§ **RAW DATA**:
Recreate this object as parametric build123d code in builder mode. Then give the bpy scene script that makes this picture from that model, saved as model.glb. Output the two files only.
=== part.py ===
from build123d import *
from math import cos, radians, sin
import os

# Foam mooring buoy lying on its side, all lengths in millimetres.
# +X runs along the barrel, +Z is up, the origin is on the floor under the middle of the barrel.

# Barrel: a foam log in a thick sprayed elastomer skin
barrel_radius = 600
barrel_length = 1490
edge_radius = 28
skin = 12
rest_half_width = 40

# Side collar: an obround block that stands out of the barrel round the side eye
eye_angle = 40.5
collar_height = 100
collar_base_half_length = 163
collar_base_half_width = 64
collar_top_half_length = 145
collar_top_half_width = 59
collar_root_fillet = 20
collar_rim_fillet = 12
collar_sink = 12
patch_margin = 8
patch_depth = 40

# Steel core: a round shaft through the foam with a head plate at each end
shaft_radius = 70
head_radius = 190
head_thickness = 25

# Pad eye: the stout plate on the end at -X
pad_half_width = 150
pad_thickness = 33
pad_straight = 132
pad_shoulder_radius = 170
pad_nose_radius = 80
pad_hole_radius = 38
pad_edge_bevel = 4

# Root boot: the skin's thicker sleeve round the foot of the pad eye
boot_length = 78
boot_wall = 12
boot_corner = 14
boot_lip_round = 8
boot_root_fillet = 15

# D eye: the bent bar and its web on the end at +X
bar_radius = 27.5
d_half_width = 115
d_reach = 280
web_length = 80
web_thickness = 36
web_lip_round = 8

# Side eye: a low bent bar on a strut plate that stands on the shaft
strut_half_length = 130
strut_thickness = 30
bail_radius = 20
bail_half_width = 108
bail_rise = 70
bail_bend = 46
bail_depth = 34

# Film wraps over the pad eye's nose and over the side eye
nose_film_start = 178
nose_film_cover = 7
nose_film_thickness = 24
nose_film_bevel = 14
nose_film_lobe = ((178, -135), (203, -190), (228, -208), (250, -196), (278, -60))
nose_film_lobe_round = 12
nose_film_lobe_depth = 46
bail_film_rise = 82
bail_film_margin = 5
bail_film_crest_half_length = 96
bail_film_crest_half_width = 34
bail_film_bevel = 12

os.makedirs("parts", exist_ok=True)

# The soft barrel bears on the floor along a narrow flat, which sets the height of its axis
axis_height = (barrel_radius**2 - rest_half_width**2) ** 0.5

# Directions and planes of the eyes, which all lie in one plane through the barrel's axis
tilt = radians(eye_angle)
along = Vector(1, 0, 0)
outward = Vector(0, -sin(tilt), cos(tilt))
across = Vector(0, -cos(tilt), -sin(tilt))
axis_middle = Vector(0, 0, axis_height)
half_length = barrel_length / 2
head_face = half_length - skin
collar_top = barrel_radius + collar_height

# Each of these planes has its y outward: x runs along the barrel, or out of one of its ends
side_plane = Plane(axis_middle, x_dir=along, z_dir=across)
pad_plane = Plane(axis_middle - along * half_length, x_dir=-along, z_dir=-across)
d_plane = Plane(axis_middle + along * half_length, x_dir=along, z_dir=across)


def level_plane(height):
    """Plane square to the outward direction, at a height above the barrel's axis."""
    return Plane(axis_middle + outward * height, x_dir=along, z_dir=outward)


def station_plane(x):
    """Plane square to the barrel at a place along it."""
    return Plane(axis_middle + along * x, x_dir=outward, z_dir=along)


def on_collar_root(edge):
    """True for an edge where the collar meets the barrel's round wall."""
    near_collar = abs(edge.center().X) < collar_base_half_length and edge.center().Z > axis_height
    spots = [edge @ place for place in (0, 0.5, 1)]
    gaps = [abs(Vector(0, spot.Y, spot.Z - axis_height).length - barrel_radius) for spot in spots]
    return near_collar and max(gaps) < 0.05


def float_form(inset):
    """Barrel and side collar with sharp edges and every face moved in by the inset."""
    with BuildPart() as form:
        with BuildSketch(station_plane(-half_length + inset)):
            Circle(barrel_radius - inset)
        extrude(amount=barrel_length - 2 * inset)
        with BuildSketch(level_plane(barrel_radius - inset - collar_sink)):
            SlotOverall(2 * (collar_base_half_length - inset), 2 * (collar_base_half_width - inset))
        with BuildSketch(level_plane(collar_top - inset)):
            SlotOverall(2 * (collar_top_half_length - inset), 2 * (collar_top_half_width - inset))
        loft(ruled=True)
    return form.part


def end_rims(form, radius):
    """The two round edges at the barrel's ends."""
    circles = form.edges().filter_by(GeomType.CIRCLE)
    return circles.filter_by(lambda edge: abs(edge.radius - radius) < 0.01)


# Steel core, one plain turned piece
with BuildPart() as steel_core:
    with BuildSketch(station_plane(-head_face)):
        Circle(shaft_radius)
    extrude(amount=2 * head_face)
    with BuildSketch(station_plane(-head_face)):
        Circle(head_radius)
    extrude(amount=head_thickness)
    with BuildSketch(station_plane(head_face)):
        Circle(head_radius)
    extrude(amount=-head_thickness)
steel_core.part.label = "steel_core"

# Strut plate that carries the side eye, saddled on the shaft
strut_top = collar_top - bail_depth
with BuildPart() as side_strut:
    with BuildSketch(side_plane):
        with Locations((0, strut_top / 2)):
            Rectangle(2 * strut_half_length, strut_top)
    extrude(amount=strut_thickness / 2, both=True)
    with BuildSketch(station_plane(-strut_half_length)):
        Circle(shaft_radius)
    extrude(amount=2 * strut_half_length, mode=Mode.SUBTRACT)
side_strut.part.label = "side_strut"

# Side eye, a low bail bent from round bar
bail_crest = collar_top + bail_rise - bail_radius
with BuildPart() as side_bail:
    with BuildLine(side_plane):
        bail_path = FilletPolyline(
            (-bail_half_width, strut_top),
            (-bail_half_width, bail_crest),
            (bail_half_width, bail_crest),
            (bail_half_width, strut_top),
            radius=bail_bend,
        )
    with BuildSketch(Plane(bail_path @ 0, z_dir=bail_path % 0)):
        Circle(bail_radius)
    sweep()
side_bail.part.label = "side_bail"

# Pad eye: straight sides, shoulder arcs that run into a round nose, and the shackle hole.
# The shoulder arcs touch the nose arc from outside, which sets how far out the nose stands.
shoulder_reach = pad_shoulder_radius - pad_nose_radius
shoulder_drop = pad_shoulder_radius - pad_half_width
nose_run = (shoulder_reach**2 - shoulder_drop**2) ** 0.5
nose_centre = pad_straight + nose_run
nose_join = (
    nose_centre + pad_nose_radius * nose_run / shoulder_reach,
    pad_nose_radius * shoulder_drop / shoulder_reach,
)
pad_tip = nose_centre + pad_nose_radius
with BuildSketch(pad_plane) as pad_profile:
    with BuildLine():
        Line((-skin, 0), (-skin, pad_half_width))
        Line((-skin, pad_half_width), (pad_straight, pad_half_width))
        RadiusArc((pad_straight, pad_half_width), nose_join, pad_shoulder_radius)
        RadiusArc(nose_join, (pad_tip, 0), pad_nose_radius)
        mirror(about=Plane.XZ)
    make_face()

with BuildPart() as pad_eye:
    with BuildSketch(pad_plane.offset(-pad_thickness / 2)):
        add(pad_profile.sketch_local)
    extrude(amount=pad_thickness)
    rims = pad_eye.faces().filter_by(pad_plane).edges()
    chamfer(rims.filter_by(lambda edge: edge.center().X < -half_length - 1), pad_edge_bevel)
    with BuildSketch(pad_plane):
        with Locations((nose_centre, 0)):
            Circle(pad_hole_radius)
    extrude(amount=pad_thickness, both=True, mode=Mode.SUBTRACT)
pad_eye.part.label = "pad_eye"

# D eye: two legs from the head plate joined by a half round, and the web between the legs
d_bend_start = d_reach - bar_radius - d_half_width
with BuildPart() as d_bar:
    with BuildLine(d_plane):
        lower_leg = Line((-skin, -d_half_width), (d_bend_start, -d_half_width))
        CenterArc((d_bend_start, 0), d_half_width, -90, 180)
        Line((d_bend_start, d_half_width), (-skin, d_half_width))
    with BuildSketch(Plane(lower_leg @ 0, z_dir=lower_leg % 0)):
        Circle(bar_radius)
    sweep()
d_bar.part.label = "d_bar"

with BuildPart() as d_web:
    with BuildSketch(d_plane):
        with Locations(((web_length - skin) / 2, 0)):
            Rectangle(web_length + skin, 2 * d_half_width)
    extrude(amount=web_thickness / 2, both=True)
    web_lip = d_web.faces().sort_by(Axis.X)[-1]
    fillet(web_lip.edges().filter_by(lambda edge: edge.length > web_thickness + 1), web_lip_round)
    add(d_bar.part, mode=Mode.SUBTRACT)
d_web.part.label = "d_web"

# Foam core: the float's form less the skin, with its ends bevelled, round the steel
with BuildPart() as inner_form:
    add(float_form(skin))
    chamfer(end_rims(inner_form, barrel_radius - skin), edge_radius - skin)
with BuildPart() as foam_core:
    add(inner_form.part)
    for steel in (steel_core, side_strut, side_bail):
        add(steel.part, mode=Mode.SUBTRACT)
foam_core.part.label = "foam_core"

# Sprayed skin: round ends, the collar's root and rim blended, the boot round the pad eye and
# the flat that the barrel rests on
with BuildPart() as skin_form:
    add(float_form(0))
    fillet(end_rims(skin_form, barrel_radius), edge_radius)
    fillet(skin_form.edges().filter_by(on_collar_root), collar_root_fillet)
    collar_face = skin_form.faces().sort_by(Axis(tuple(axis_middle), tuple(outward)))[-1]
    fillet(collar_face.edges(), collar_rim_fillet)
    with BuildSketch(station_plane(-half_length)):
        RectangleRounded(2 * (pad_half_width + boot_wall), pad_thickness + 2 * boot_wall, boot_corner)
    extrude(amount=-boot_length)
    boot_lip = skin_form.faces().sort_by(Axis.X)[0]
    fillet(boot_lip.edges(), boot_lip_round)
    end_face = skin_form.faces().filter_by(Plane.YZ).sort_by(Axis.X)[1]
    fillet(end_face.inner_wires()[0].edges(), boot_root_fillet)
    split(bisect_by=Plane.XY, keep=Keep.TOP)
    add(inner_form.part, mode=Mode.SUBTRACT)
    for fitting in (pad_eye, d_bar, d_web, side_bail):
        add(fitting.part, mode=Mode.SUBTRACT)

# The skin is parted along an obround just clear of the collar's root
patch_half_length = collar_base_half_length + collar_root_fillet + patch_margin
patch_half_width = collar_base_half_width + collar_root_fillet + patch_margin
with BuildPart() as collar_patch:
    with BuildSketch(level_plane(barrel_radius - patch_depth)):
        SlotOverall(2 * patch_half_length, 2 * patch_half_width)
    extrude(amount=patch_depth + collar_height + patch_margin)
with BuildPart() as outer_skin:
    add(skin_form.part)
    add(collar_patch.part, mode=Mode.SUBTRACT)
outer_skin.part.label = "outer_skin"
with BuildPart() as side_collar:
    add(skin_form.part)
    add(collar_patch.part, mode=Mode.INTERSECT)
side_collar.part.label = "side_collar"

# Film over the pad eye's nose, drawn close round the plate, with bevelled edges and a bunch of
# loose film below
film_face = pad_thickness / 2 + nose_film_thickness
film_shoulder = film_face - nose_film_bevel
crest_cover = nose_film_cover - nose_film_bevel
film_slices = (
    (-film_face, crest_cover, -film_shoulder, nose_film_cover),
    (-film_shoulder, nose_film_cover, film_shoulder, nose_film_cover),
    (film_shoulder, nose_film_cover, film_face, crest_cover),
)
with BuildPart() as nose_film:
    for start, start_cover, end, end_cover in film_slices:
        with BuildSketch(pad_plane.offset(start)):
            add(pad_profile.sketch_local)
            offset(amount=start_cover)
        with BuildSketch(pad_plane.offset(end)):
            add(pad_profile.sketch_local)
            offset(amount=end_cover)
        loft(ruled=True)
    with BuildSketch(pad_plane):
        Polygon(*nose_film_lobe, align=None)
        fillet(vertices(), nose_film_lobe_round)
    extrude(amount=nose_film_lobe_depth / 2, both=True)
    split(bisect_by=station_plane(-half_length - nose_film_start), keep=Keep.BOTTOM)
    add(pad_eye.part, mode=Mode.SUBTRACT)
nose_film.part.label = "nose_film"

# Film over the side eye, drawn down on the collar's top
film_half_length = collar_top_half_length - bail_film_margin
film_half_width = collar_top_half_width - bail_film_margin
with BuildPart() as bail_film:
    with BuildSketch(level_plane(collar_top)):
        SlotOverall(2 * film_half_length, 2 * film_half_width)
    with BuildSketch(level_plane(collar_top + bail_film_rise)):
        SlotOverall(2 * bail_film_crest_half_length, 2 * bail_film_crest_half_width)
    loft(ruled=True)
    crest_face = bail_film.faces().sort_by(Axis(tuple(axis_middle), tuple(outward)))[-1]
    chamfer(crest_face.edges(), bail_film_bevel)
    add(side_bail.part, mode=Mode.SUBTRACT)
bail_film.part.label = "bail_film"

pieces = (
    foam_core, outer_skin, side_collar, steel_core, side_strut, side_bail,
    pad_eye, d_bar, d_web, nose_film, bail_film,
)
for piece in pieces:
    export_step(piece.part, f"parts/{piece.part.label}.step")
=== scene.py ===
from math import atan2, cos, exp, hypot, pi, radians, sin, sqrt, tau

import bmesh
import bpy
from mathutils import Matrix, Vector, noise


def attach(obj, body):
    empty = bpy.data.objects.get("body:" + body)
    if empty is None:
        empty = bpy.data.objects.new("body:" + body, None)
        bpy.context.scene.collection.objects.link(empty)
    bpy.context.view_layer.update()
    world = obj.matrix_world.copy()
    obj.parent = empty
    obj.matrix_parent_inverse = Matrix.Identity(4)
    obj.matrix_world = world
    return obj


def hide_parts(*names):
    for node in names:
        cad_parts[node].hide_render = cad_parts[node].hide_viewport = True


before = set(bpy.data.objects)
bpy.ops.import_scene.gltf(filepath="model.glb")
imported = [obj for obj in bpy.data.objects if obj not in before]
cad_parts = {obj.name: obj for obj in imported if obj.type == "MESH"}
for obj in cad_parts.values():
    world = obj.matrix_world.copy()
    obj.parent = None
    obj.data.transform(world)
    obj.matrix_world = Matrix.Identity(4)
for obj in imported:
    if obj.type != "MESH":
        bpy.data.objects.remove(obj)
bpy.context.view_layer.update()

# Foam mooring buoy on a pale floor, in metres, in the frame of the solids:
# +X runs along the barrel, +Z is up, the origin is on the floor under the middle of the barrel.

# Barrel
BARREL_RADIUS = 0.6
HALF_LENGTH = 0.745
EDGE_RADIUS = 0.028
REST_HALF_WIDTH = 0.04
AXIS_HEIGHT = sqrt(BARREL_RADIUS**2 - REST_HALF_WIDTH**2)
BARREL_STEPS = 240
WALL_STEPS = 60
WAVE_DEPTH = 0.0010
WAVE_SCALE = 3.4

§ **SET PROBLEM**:
Reproduce the lines exactly, from the line that contains "chamfer(crest_face.edges(), bail_film_bevel)" through the line that contains "for node in", and nothing more.

§ **RESULT FOR THIS TASK**:
    chamfer(crest_face.edges(), bail_film_bevel)
    add(side_bail.part, mode=Mode.SUBTRACT)
bail_film.part.label = "bail_film"

pieces = (
    foam_core, outer_skin, side_collar, steel_core, side_strut, side_bail,
    pad_eye, d_bar, d_web, nose_film, bail_film,
)
for piece in pieces:
    export_step(piece.part, f"parts/{piece.part.label}.step")
=== scene.py ===
from math import atan2, cos, exp, hypot, pi, radians, sin, sqrt, tau

import bmesh
import bpy
from mathutils import Matrix, Vector, noise


def attach(obj, body):
    empty = bpy.data.objects.get("body:" + body)
    if empty is None:
        empty = bpy.data.objects.new("body:" + body, None)
        bpy.context.scene.collection.objects.link(empty)
    bpy.context.view_layer.update()
    world = obj.matrix_world.copy()
    obj.parent = empty
    obj.matrix_parent_inverse = Matrix.Identity(4)
    obj.matrix_world = world
    return obj


def hide_parts(*names):
    for node in names:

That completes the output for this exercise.